Speaking of jobs (not that kind...) I had an interview this week.
It was at the top of a very tall building overlooking London. It was brilliant gazing across the cityscape (with markedly less skyscrapers than New York) as I waited for my interviewer to arrive. As they were late I decided it would make a good impression if I stood looking out the window then turned to greet them. like I was some sort of mob boss. Maybe I’ve been watching too much Netflix™.
But it really was fantastic looking across the city, with the discovery of gravitational waves playing on telly, and feeling an impending sense of positive change both within my life and beyond!
Before I was cut back down to size during the interview. They asked why, despite being young, bright and well-educated, I’d been stuck in “starter jobs” for the last three years. All I could answer was “I’ve often asked myself that question.”
The job would mark a bit of a change for me. It’s in an area I’ve previously avoided, despite a natural aptitude. Mostly due to a wish to not just follow in my father’s footsteps but rather strike my own path.
We all want to inherit the best parts of our parents and leave the negative behind. I’ve already touched on this and have shared Joey’s fears of reliving his father’s infidelity too in the past. But as much as I don’t want to turn into a carbon copy of my father, I’ve recently decided emulating his successful career would be no bad thing.
Aside from the A-plot of Joey’s dad’s affair we have Phoebe’s new boyfriend psychoanalysing the Friends™.
This being London, and not New York, me and my Real Live Friends have much less reliance on shrinks (as far as I'm aware) though we are no less neurotic. My Chandler Number 2 spent a fair amount of time psychoanalysing Joey Number 1 in the pub last night. Although they had to take a short break when Joey No. 1 lived up to his namesake and had to move seats because he was distracted by a nearby woman’s cleavage.
I’ve never met Joey No. 1s parents and appropriately enough this episode is the only appearance of Joey’s parents. This is a bit of a shame as I enjoyed Not Danny Devito’s turn as Joey Snr. and thought the mother’s ballsey entrance was great!
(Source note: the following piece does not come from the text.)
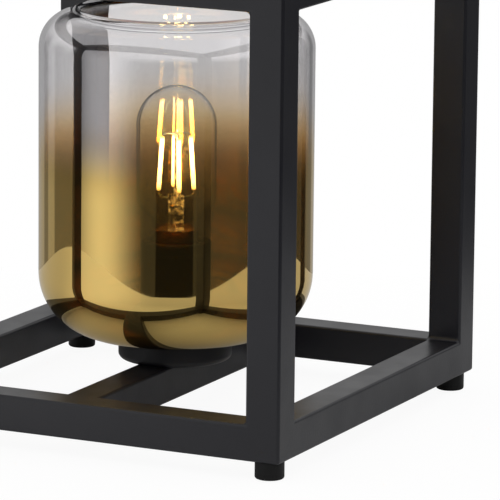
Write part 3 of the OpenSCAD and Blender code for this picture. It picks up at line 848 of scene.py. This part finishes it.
class LAMP_OT_bulb_cap(bpy.types.Operator):
    """The bulb's brass cap with its rolled thread, its insulator and tip"""
    bl_idname = "lamp.bulb_cap"
    bl_label = "Bulb Cap"

    def execute(self, context):
        s = context.scene.lamp_bulb
        show(threaded_cap(s), metal("cap_brass", s.cap, 0.22), "bulb", "cap_brass", "bulb_cap")
        dress(moulded("insulator_glass", (0.01, 0.01, 0.012), 0.12), "bulb_insulator")
        dress(metal("tip_solder", (0.62, 0.62, 0.63), 0.35), "bulb_tip")
        return {"FINISHED"}


def threaded_cap(s):
    """The cap: outside, r(t, z) = R - d/2 + d/2 cos(2πz/p - t), a right-hand thread of pitch p and depth d
    that fades to the root at its lower end and to the plain skirt above; inside, the same less the metal."""
    low, high, r = round_span("bulb_cap")
    sheet, lip, skirt_bore = 0.6 * MM, 0.5 * MM, 12.55 * MM
    t = equal_turns(72)
    lip_turns = np.radians([0, 30, 60, 90])
    thread_top = low[2] + s.thread_height
    z = np.concatenate([np.linspace(low[2], thread_top, 61), thread_top + np.array([0.6, 1.2]) * MM,
                        high[2] - lip + lip * np.sin(lip_turns)])
    up = (z - low[2])[None]
    start = np.clip(up / s.pitch, 0, 1)
    end = np.clip((s.thread_height - up) / (0.5 * s.pitch), 0, 1)
    wave = 0.5 + 0.5 * np.cos(TURN * up / s.pitch - t[:, None])
    crest = 1 - (1 - wave * start) * np.sqrt(end)
    outer = r - s.thread * (1 - crest)
    outer[:, -len(lip_turns):] -= lip * (1 - np.cos(lip_turns))
    bore = np.where(z < thread_top + 1 * MM, r - s.thread - sheet, skirt_bore)
    radius = np.concatenate([outer, np.broadcast_to(bore[::-1], outer.shape)], axis=1)
    return rings("threaded_cap", t, radius, radius, np.concatenate([z, z[::-1]]), smooth_angle=50.0)


def filament_lines():
    """The lower and upper end of each filament's axis. The heights are read from the rods' solids. The rods
    stand at equal turns about the lamp's axis and lean inwards, as they do in the construction."""
    low, high = (corner[2] for corner in span("filament_rods"))
    count, first = 4, math.radians(36)
    foot_r, head_r = 10 * MM, 8 * MM
    inset = 0.1 * MM
    ends = []
    for turn in first + equal_turns(count):
        way = np.array([math.cos(turn), math.sin(turn), 0.0])
        foot = np.array([LAMP_X, 0, low + inset]) + foot_r * way
        head = np.array([LAMP_X, 0, high - inset]) + head_r * way
        ends.append((foot, head))
    return ends


class LAMP_OT_filaments(bpy.types.Operator):
    """The glowing filaments and the wires that carry them"""
    bl_idname = "lamp.filaments"
    bl_label = "Filaments"

    def execute(self, context):
        s = context.scene.lamp_bulb
        low, high = span("filament_rods")
        lines = filament_lines()
        short = 0.035       # the share of its line that a strip leaves free at each end, before its dome
        u = np.linspace(short, 1.0 - short, 24)[:, None]
        rods = tubes("filament_strips", [a + (b - a) * u for a, b in lines], 1.2 * MM, 16)
        lit = glowing_phosphor("lit_phosphor", s, low[2], high[2])
        glowing = show(rods, lit, "bulb", "filament_glow", "filament_rods")
        glowing.visible_diffuse = False
        nickel = metal("wire_nickel", (0.66, 0.62, 0.55), 0.25)
        show(support_wires(lines), nickel, "bulb", "zinc_steel", "filament_wires")
        return {"FINISHED"}


def support_wires(lines):
    """Wires from the stem out to each filament's foot and from the stem's top to each filament's head."""
    axis = np.array([LAMP_X, 0.0, 0.0])
    up = np.array([0.0, 0.0, MM])
    # in millimetres: where a wire starts, from the axis and over the filament's end, how far it runs
    # outwards and up from there, and the heights over that end between which it comes in and stops
    foot_wire = (4.6, -3.8, 3.5, 0.3, -1.2, -0.2)
    head_wire = (1.6, 1.6, 3.4, 0.0, 0.9, 0.2)
    paths = []
    for ends in lines:
        way = ends[0] - axis
        way[2] = 0.0
        way *= MM / np.linalg.norm(way)
        for end, (off, over, out, rise, near, tip) in zip(ends, (foot_wire, head_wire)):
            start = axis + [0.0, 0.0, end[2]] + way * off + up * over
            bend = start + way * out + up * rise
            paths.append(curve_through([start, bend, end + up * near, end + up * tip]))
    return tubes("support_wires", paths, 0.35 * MM, 10)


# ---- stage -----------------------------------------------------------------------

# What the mirrors see around the lamp, at table height: the direction, half the width and the soft edge of
# each panel in degrees, and its brightness. A later panel covers an earlier one.
STUDIO_PANELS = {
    "softbox": (-129.0, 0.0, 41.0, 1.0),
    "side_gap": (-176.0, 14.5, 2.0, 0.165),
    "wall_gap": (156.0, 8.0, 1.0, 0.20),
    "side_wall": (168.0, 5.0, 2.5, 0.40),
    "far_wall": (84.0, 9.0, 3.0, 0.18),
    "backdrop": (122.0, 28.0, 4.0, 0.40),
    "camera_gap": (-64.5, 15.0, 1.0, 0.012),
}

# Heights over the table, as the sine of the angle, between which mirrors go over from the panels to the
# brightness above them.
STUDIO_RISE = (0.03, 0.42)

# Where the table's colour in mirrors is painted brightest, as painted light: the direction from the lamp,
# half the width and the soft edge, in degrees.
FLOOR_LIT = (-122.0, 3.0, 46.0)

# Metres between which the table's painted shade in mirrors changes: in front of the lamp, for the table near
# it, where it stands for the lamp's shadow, and from its foot outwards, where the near shade goes over to
# that by direction.
FLOOR_FRONT = (-0.05, 0.25)
FLOOR_OUT = (0.12, 0.25)


def panel(tree, direction, middle, half, soft):
    """1 within half of the middle direction about Z and 0 past its soft edge, from the angle between the
    level part of a direction and the panel's middle."""
    level = vector_maths(tree, "MULTIPLY", direction, (1.0, 1.0, 0.0))["Vector"]
    level = vector_maths(tree, "NORMALIZE", level)["Vector"]
    turn = math.radians(middle)
    dot = vector_maths(tree, "DOT_PRODUCT", level, (math.cos(turn), math.sin(turn), 0.0))["Value"]
    off = maths(tree, "ARCCOSINE", dot)
    return eased(tree, off, math.radians(half), math.radians(half + soft), 1.0, 0.0)


def white_table_painted_shade(name, s, ahead):
    """The table's white. The camera sees it lifted towards white, with the lamp's shadow on it. For mirrors
    its colour is painted dimmer: near the lamp behind its front, as a painted shadow of the lamp, and
    further out away from where it is lit most, as painted shade."""
    finish, tree, output, place = new_finish(name)
    forward = vector_maths(tree, "DOT_PRODUCT", place, ahead)["Value"]
    near = eased(tree, forward, *FLOOR_FRONT, s.floor_painted_shade, 1.0)
    far = blend(tree, panel(tree, place, *FLOOR_LIT), s.floor_painted_shade, 1.0)
    reach = vector_maths(tree, "LENGTH", place)["Value"]
    away = eased(tree, reach, *FLOOR_OUT, 0.0, 1.0)
    path = put(tree, "ShaderNodeLightPath").outputs
    # mirrors see the table's colour with painted shade and painted shadow; other rays see it plain white
    painted_shade_tone = blend(tree, path["Is Glossy Ray"], 1.0, blend(tree, away, near, far))
    paper = put(tree, "ShaderNodeBsdfDiffuse", {"Color": painted_shade_tone}).outputs[0]
    white = put(tree, "ShaderNodeEmission", {"Color": WHITE}).outputs[0]
    lift = maths(tree, "MULTIPLY", path["Is Camera Ray"], s.floor_white)
    both = put(tree, "ShaderNodeMixShader", {0: lift, 1: paper, 2: white}).outputs[0]
    tree.links.new(both, output.inputs[0])
    return finish


class LAMP_OT_stage(bpy.types.Operator):
    """The pale floor, the soft studio light and the camera"""
    bl_idname = "lamp.stage"
    bl_label = "Stage"

    def execute(self, context):
        s = context.scene.lamp_stage
        self.add_floor(s)
        self.add_world(context.scene, s)
        self.add_camera(context.scene, s)
        context.scene.view_settings.view_transform = "Standard"
        return {"FINISHED"}

    def add_floor(self, s):
        """A white table with the outline r(t) = ((|cos t| / depth)^n + (|sin t| / width)^n)^(-1/n) about its
        middle."""
        t = equal_turns(144)
        n = s.floor_round
        shape = (np.abs(np.cos(t)) / s.floor_depth) ** n + (np.abs(np.sin(t)) / s.floor_width) ** n
        edge = shape ** (-1 / n)
        rings = np.linspace(0.0, 1.0, 9)
        turn = t + s.floor_turn
        ahead = (math.cos(s.floor_turn), math.sin(s.floor_turn), 0.0)
        x = np.outer(edge * np.cos(turn), rings) + s.floor_ahead * ahead[0]
        y = np.outer(edge * np.sin(turn), rings) + s.floor_ahead * ahead[1]
        mesh = surface("floor", np.stack([x, y, np.zeros_like(x)], axis=2), loop_v=False)
        mesh.materials.append(white_table_painted_shade("floor_white", s, ahead))
        floor = bpy.data.objects.new("floor", mesh)
        bpy.context.scene.collection.objects.link(floor)

    def add_world(self, scene, s):
        """A plain white surround. Mirrors see the studio instead: dim at table height apart from its panels,
        and bright above."""
        world = bpy.data.worlds.new("studio")
        scene.world = world
        world.use_nodes = True
        tree = world.node_tree
        tree.nodes.clear()
        direction = put(tree, "ShaderNodeTexCoord").outputs["Generated"]
        level = s.dim
        for middle, half, soft, bright in STUDIO_PANELS.values():
            level = blend(tree, panel(tree, direction, middle, half, soft), level, bright)
        rise = put(tree, "ShaderNodeSeparateXYZ", {"Vector": direction}).outputs["Z"]
        level = blend(tree, eased(tree, rise, *STUDIO_RISE, 0.0, 1.0), level, s.up)
        # light that was mirrored on its way sees the studio, unless a dull surface gathers it
        path = put(tree, "ShaderNodeLightPath").outputs
        once = maths(tree, "MINIMUM", path["Glossy Depth"], 1.0)
        mirrored = maths(tree, "MULTIPLY", once, maths(tree, "SUBTRACT", 1.0, path["Is Diffuse Ray"]))
        strength = blend(tree, mirrored, s.light, level)
        background = put(tree, "ShaderNodeBackground", {"Color": WHITE, "Strength": strength})
        put(tree, "ShaderNodeOutputWorld", {"Surface": background.outputs[0]})

    def add_camera(self, scene, s):
        """A camera that looks along yaw and pitch, turned about its own axis by roll."""
        sin, cos = math.sin, math.cos
        ahead = Vector((-sin(s.yaw) * cos(s.pitch), cos(s.yaw) * cos(s.pitch), -sin(s.pitch)))
        right = Vector((cos(s.yaw), sin(s.yaw), 0.0))
        up = right.cross(ahead)
        side = cos(s.roll) * right + sin(s.roll) * up
        top = cos(s.roll) * up - sin(s.roll) * right
        data = bpy.data.cameras.new("view")
        data.lens = s.lens
        data.clip_end = 20.0
        camera = bpy.data.objects.new("view", data)
        scene.collection.objects.link(camera)
        turn = Matrix((side, top, -ahead)).transposed().to_4x4()
        camera.matrix_world = Matrix.Translation(s.camera_at) @ turn
        scene.camera = camera


# ---- panel and registration ------------------------------------------------------

OPERATORS = (LAMP_OT_cage, LAMP_OT_feet, LAMP_OT_cup, LAMP_OT_jar, LAMP_OT_holder, LAMP_OT_bulb_glass,
             LAMP_OT_bulb_cap, LAMP_OT_filaments, LAMP_OT_stage)


class LAMP_PT_panel(bpy.types.Panel):
    """Lists the lamp's pieces and their settings"""
    bl_label = "Lantern Table Lamp"
    bl_idname = "LAMP_PT_panel"
    bl_space_type = "VIEW_3D"
    bl_region_type = "UI"
    bl_category = "Lamp"

    def draw(self, context):
        for operator in OPERATORS:
            self.layout.operator(operator.bl_idname)
        for name, group in SETTINGS.items():
            box = self.layout.box()
            for key in group.__annotations__:
                box.prop(getattr(context.scene, name), key)


def register():
    """Registers the settings, the operators and the panel."""
    for group in SETTINGS.values():
        bpy.utils.register_class(group)
    for name, group in SETTINGS.items():
        setattr(bpy.types.Scene, name, bpy.props.PointerProperty(type=group))
    for cls in (*OPERATORS, LAMP_PT_panel):
        bpy.utils.register_class(cls)


def unregister():
    """Takes them out again."""
    for cls in (LAMP_PT_panel, *reversed(OPERATORS)):
        bpy.utils.unregister_class(cls)
    for name in SETTINGS:
        delattr(bpy.types.Scene, name)
    for group in reversed(SETTINGS.values()):
        bpy.utils.unregister_class(group)


def main():
    """Builds the lamp and its stage."""
    register()
    for operator in OPERATORS:
        space, name = operator.bl_idname.split(".")
        getattr(getattr(bpy.ops, space), name)()


if __name__ == "__main__":
    main()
It’s oft said that Joey was the least developed character in the show. Perhaps featuring his parents more might have helped?
I certainly found it interesting, the way Joey’s relationship with his father switched from that of a son and father, to a more even footed adult-to-adult interaction once he discovers the affair. This was a neat distillation of the shift in our relationship with our parents in early adulthood, before going a step further for comic affect as the roles reverse and Joey acts like the parent – offering up Chandler’s bedroom to keep his dad from committing further infidelity (with an odd lack of protest from Chandler).
But perhaps Joey’s already (surprisingly) mature relationship with his parents hints at why they were featured less? After all there is less comedic mileage in a balanced parent-child relationship than with overbearing parents (such as the Gellars) or the embarrassment caused by a parent acting younger than their age (Chandlers mum).
Finally, it’s a great stroke to have Joey’s mother glad about the affair because it actually improved their marriage. I like to think the Tribbiani's are still out there now... happily married and still cheating on each other.
Real Live Sitcom Moment:
Well I think the blog has got big enough for our own celebrity cameo now, so let’s all imagine a 90s Neve Campbell popping up as my old Canadian music teacher. Back in school my partner and I sat together in her lessons. My partner now teaches music herself and one of her students goes to our old school.
The child’s mother told us of a recent parents evening where she asked Neve Campbell if she remembered us. The teacher replied “oh yes they were in my first ever class!” At which point the mother asked “did you know they’re together now?” and the teacher burst into tears.
So there you have it. Not many people can say their relationship has made one of their old teachers cry! I can only hope it was the sentimental joy of us ending up together and not something like her husband just leaving her.